[PATCH v2] nvme: remove unprivileged passthrough support
Kanchan Joshi
joshi.k at samsung.com
Sun Oct 15 23:05:19 PDT 2023
Passthrough has got a hole that can be exploited to cause kernel memory
corruption. This is about making the device do larger DMA into
short meta/data buffer owned by kernel [1].
As a stopgap measure, disable the support of unprivileged passthrough.
This patch brings back coarse-granular CAP_SYS_ADMIN checks by reverting
following patches:
- 7d9d7d59d44 ("nvme: replace the fmode_t argument to the nvme ioctl handlers with a simple bool")
- 313c08c72ee ("nvme: don't allow unprivileged passthrough on partitions")
- 6f99ac04c46 ("nvme: consult the CSE log page for unprivileged passthrough")
- ea43fceea41 ("nvme: allow unprivileged passthrough of Identify Controller")
- e4fbcf32c86 ("nvme: identify-namespace without CAP_SYS_ADMIN")
- 855b7717f44 ("nvme: fine-granular CAP_SYS_ADMIN for nvme io commands")
[1] https://lore.kernel.org/linux-nvme/20231013051458.39987-1-joshi.k@samsung.com/
CC: stable at vger.kernel.org # 6.2
Fixes: 855b7717f44b1 ("nvme: fine-granular CAP_SYS_ADMIN for nvme io commands")

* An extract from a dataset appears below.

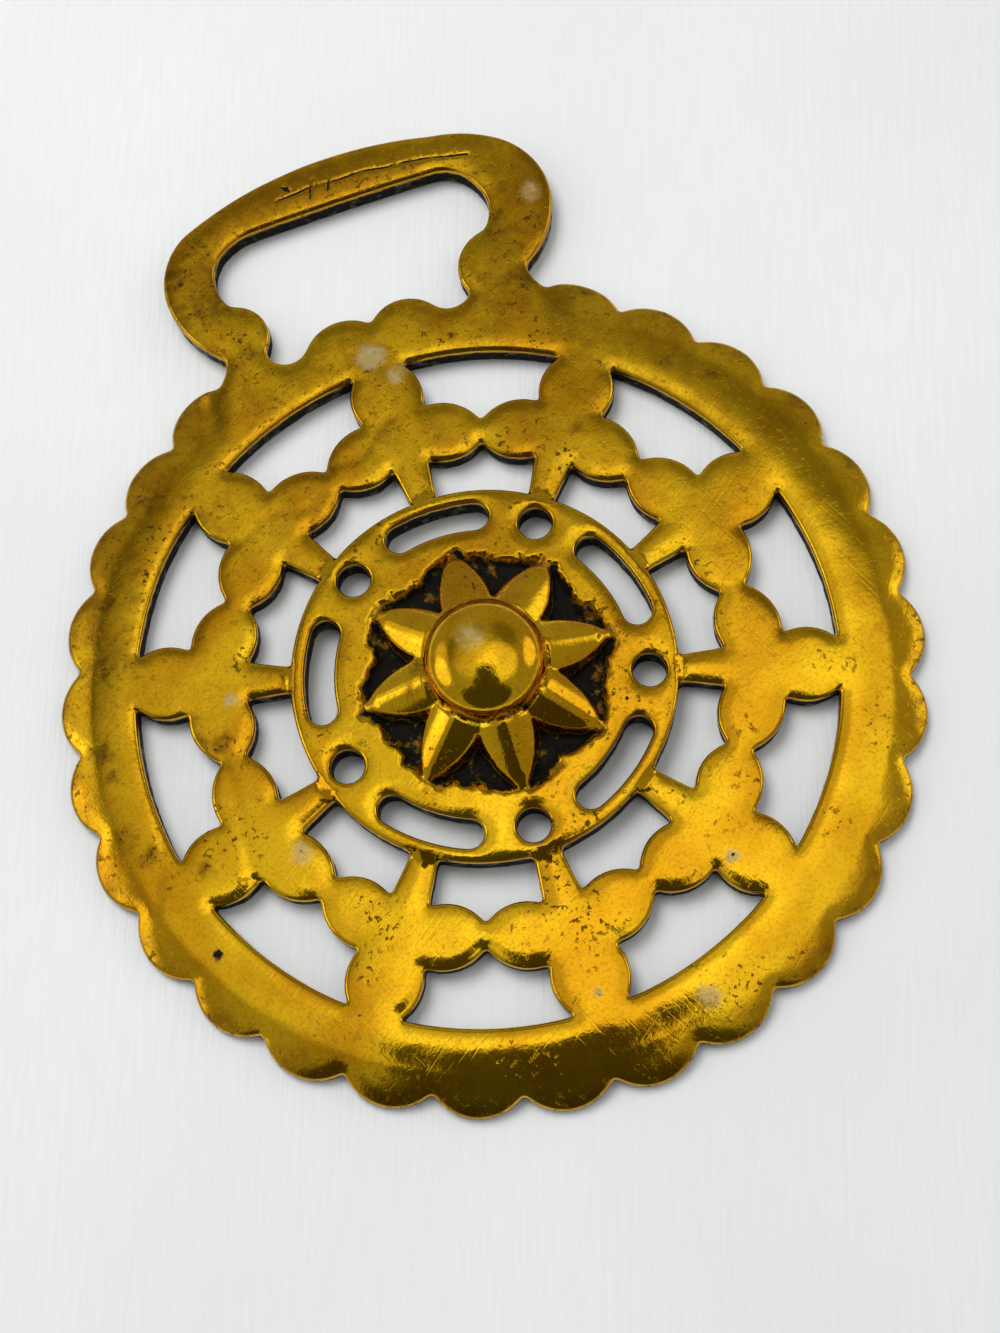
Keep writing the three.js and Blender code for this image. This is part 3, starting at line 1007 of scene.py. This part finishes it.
def stand_camera(setting):
    target = Vector(setting.camera_aim)
    back = direction(setting.camera_compass, math.degrees(setting.camera_height))
    camera = bpy.data.cameras.new("camera")
    camera.lens = setting.camera_lens
    camera.sensor_width = 36.0
    stand = bpy.data.objects.new("camera", camera)
    place = Matrix.Translation(target + back * setting.camera_distance)
    turn = back.to_track_quat("Z", "Y").to_matrix().to_4x4()
    roll = Matrix.Rotation(setting.camera_roll, 4, "Z")
    stand.matrix_world = place @ turn @ roll
    camera.clip_start = 0.01
    camera.clip_end = 10
    bpy.context.collection.objects.link(stand)
    bpy.context.scene.camera = stand


# ---------------------------------------------------------------- settings

def length(name, description, default, digits=5):
    return bpy.props.FloatProperty(
        name=name, description=description, default=default, min=0.0,
        precision=digits, subtype="DISTANCE", unit="LENGTH",
    )


def colour(name, description, code):
    return bpy.props.FloatVectorProperty(
        name=name, description=description, default=linear(code), size=3,
        min=0.0, max=1.0, subtype="COLOR",
    )


class BrassShape(bpy.types.PropertyGroup):
    bevel_width: length("Bevel width", "How far in the filed slope along the edges reaches", 1.15 * MM)
    bevel_depth: length("Bevel depth", "How far that slope falls", 0.12 * MM)
    round_width: length("Edge rounding width", "How far in the worn edges are rounded", 0.32 * MM)
    round_depth: length("Edge rounding depth", "How far down the worn edges are rounded", 0.26 * MM)
    cushion: length("Cushion", "How far the faces swell between their edges", 0.06 * MM)
    rim_lean: bpy.props.FloatProperty(
        name="Rim lean", description="Outward lean of the rim where the scallops begin",
        default=math.radians(8.5), subtype="ANGLE",
    )
    scallop_lean: bpy.props.FloatProperty(
        name="Scallop lean", description="Outward lean of the scallops",
        default=math.radians(16), subtype="ANGLE",
    )
    centre_crown: length("Centre crown", "Rise of the centre plate at its middle", 0.15 * MM)
    ridge_slope: bpy.props.FloatProperty(
        name="Ridge slope", description="Fall of a petal's ridge from the boss to its tip",
        default=math.radians(24), subtype="ANGLE",
    )
    petal_fall: length("Petal fall", "Fall from a petal's ridge to its edge", 1.15 * MM)
    flank_slope: bpy.props.FloatProperty(
        name="Flank slope", description="Steepness of the petals' flanks", default=3.2, min=0.5, max=10,
    )
    boss_rise: length("Boss rise", "Height of the domed boss over its foot", 3.3 * MM)
    boss_squareness: bpy.props.FloatProperty(
        name="Boss squareness", description="2 is a round dome, more has a flatter top",
        default=2.3, min=1.5, max=5,
    )
    unevenness: length("Unevenness", "Slow waves left by casting and filing", 0.04 * MM)
    crease_depth: length("Crease depth", "Depth of the old polishing creases", 0.05 * MM)
    hairline_depth: length("Hairline depth", "Depth of the hairline and nicks on the loop", 0.05 * MM)
    plan_warp: length("Plan warp", "How far the outline wanders from true", 0.10 * MM)


class BrassFinish(bpy.types.PropertyGroup):
    brass: colour("Brass", "Buffed yellow brass", "E4B41A")
    deep_brass: colour("Deep brass", "Warmer areas of the brass", "CB9212")
    # This brown is also painted as shade towards the loop and along the scallops' foot.
    tarnish_and_shade: colour("Tarnish", "Brown tarnish", "7A5414")
    pit: colour("Pits", "Dark flecks and pits", "3C280F")
    bloom: colour("Bloom", "Pale corrosion", "B9A878")
    # This black is also painted as shade on the walls.
    grime_and_shade: colour("Grime", "Old polish and dirt in the hollows", "15120C")
    # This green-grey is partly a painted reflection of the pale floor.
    verdigris_and_reflection: colour("Verdigris", "Green-grey skin on the walls", "3C4438")
    roughness: bpy.props.FloatProperty(
        name="Roughness", description="Roughness of the buffed brass", default=0.08, min=0.02, max=1,
        subtype="FACTOR",
    )


class BrassStage(bpy.types.PropertyGroup):
    floor: colour("Floor", "The pale cloth that the brass lies on", "F1F3F2")
    room: bpy.props.FloatProperty(
        name="Room", description="Brightness of the room between the panels", default=0.42, min=0.0,
    )
    key: bpy.props.FloatProperty(
        name="Key light", description="Power of the key light",
        default=1.9, min=0.0, subtype="POWER", unit="POWER",
    )
    camera_aim: bpy.props.FloatVectorProperty(
        name="Camera aim", description="Where the camera looks", default=(0.00149, 0.00006, 0.0024),
        size=3, precision=5, subtype="TRANSLATION", unit="LENGTH",
    )
    camera_compass: bpy.props.FloatProperty(
        name="Camera compass", description="Side that the camera stands on, in degrees from +X",
        default=266.77,
    )
    camera_height: bpy.props.FloatProperty(
        name="Camera height", description="Angle of the camera over the table", default=math.radians(72.72),
        subtype="ANGLE",
    )
    camera_roll: bpy.props.FloatProperty(
        name="Camera roll", description="Turn of the camera about its own line of sight",
        default=math.radians(-14.08), subtype="ANGLE",
    )
    camera_distance: length("Camera distance", "From the aim to the camera", 0.17447, 4)
    camera_lens: bpy.props.FloatProperty(
        name="Lens", description="Focal length on a 36 mm sensor", default=54.42, min=1, unit="CAMERA",
    )


# ---------------------------------------------------------------- operators

class HORSE_BRASS_OT_casting(bpy.types.Operator):
    """Model the casting and give it its worn finish"""

    bl_idname = "horse_brass.casting"
    bl_label = "Cast Brass"

    def execute(self, context):
        mesh = casting_mesh(context.scene.brass_shape)
        mesh.materials.append(cast_buffed_brass(context.scene.brass_finish))
        piece = bpy.data.objects.new("horse_brass_dressed", mesh)
        context.collection.objects.link(piece)
        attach(piece, "root")
        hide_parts(NODE)
        return {"FINISHED"}


class HORSE_BRASS_OT_stage(bpy.types.Operator):
    """Lay the cloth, hang the lights and stand the camera"""

    bl_idname = "horse_brass.stage"
    bl_label = "Table and Light"

    def execute(self, context):
        setting = context.scene.brass_stage
        lay_floor(setting)
        surround(setting)
        hang_key_light(setting)
        stand_camera(setting)
        context.scene.view_settings.view_transform = "Standard"
        return {"FINISHED"}


class HORSE_BRASS_PT_panel(bpy.types.Panel):
    bl_label = "Horse Brass"
    bl_idname = "HORSE_BRASS_PT_panel"
    bl_space_type = "VIEW_3D"
    bl_region_type = "UI"
    bl_category = "Horse Brass"

    def draw(self, context):
        scene = context.scene
        for settings, operator in (
            ((scene.brass_shape, scene.brass_finish), HORSE_BRASS_OT_casting),
            ((scene.brass_stage,), HORSE_BRASS_OT_stage),
        ):
            box = self.layout.box()
            for group in settings:
                for name in group.__annotations__:
                    box.prop(group, name)
            box.operator(operator.bl_idname)


CLASSES = (
    BrassShape, BrassFinish, BrassStage,
    HORSE_BRASS_OT_casting, HORSE_BRASS_OT_stage, HORSE_BRASS_PT_panel,
)


def register():
    for cls in CLASSES:
        bpy.utils.register_class(cls)
    bpy.types.Scene.brass_shape = bpy.props.PointerProperty(type=BrassShape)
    bpy.types.Scene.brass_finish = bpy.props.PointerProperty(type=BrassFinish)
    bpy.types.Scene.brass_stage = bpy.props.PointerProperty(type=BrassStage)


def unregister():
    del bpy.types.Scene.brass_shape
    del bpy.types.Scene.brass_finish
    del bpy.types.Scene.brass_stage
    for cls in reversed(CLASSES):
        bpy.utils.unregister_class(cls)


def main():
    register()
    bpy.ops.horse_brass.stage()
    bpy.ops.horse_brass.casting()


if __name__ == "__main__":
    main()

Suggested-by: Christoph Hellwig <hch at lst.de>
Signed-off-by: Kanchan Joshi <joshi.k at samsung.com>
Reviewed-by: Christoph Hellwig <hch at lst.de>
---
Changes since v1:
- Fix the way "Fixes:" was written before (Greg)
drivers/nvme/host/ioctl.c | 159 ++++++++------------------------------
include/linux/nvme.h | 2 -
2 files changed, 34 insertions(+), 127 deletions(-)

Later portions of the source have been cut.